__AIM OF THE EXERCISE__:
The complete listing should be restated exactly.

__RECORD EXCERPTS__:

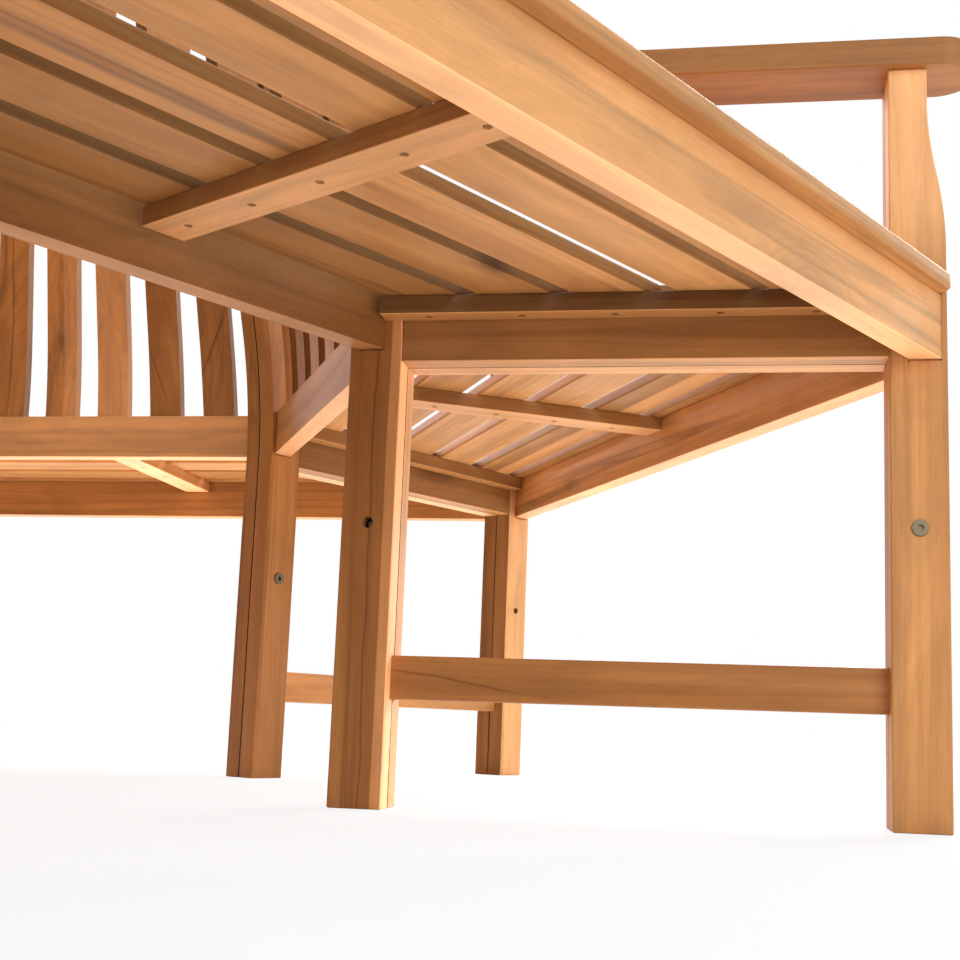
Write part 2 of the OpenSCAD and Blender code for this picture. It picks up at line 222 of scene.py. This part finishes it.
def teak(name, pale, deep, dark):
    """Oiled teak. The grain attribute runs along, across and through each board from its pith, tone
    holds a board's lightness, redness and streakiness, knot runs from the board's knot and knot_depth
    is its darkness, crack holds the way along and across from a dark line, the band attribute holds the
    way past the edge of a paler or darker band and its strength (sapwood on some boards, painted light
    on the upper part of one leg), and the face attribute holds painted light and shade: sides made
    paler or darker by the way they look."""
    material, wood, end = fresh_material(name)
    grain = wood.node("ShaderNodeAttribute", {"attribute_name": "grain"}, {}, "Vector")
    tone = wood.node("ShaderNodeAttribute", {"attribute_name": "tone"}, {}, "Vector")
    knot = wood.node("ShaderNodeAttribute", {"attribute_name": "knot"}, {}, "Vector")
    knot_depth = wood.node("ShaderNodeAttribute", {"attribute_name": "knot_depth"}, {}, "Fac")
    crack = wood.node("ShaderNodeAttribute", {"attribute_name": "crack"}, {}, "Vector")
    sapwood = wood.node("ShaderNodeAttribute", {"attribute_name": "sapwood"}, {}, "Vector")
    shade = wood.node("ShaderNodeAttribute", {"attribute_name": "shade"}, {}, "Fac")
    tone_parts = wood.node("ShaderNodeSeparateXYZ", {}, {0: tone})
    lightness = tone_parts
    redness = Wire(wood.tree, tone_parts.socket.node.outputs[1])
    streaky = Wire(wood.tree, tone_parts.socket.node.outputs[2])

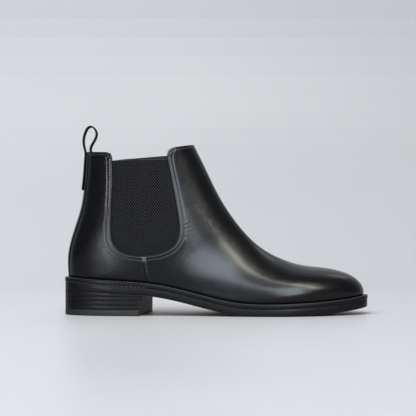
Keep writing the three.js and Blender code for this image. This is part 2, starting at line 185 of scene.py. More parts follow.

__WRITTEN RESPONSE__:
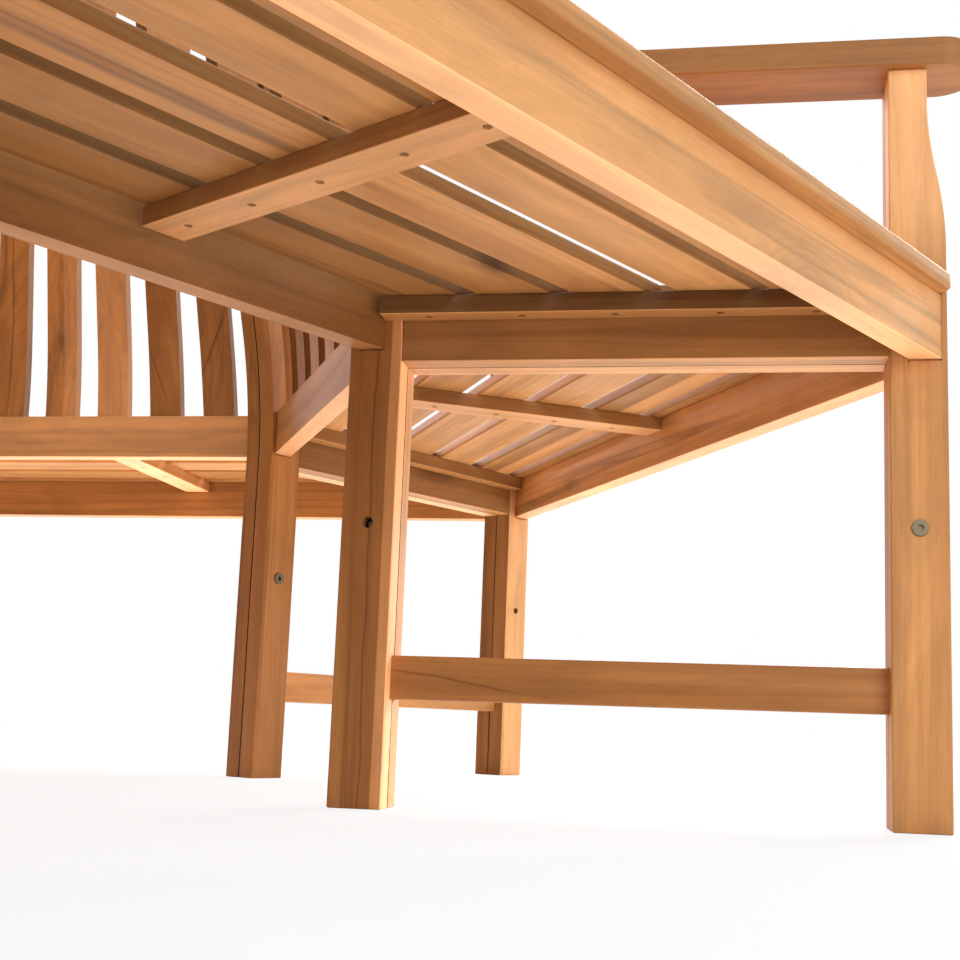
Write part 2 of the OpenSCAD and Blender code for this picture. It picks up at line 222 of scene.py. This part finishes it.
def teak(name, pale, deep, dark):
    """Oiled teak. The grain attribute runs along, across and through each board from its pith, tone
    holds a board's lightness, redness and streakiness, knot runs from the board's knot and knot_depth
    is its darkness, crack holds the way along and across from a dark line, the band attribute holds the
    way past the edge of a paler or darker band and its strength (sapwood on some boards, painted light
    on the upper part of one leg), and the face attribute holds painted light and shade: sides made
    paler or darker by the way they look."""
    material, wood, end = fresh_material(name)
    grain = wood.node("ShaderNodeAttribute", {"attribute_name": "grain"}, {}, "Vector")
    tone = wood.node("ShaderNodeAttribute", {"attribute_name": "tone"}, {}, "Vector")
    knot = wood.node("ShaderNodeAttribute", {"attribute_name": "knot"}, {}, "Vector")
    knot_depth = wood.node("ShaderNodeAttribute", {"attribute_name": "knot_depth"}, {}, "Fac")
    crack = wood.node("ShaderNodeAttribute", {"attribute_name": "crack"}, {}, "Vector")
    sapwood = wood.node("ShaderNodeAttribute", {"attribute_name": "sapwood"}, {}, "Vector")
    shade = wood.node("ShaderNodeAttribute", {"attribute_name": "shade"}, {}, "Fac")
    tone_parts = wood.node("ShaderNodeSeparateXYZ", {}, {0: tone})
    lightness = tone_parts
    redness = Wire(wood.tree, tone_parts.socket.node.outputs[1])
    streaky = Wire(wood.tree, tone_parts.socket.node.outputs[2])

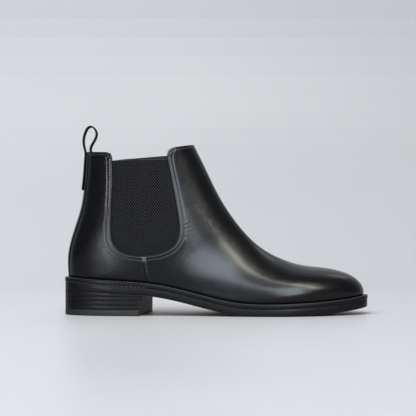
Keep writing the three.js and Blender code for this image. This is part 2, starting at line 185 of scene.py. More parts follow.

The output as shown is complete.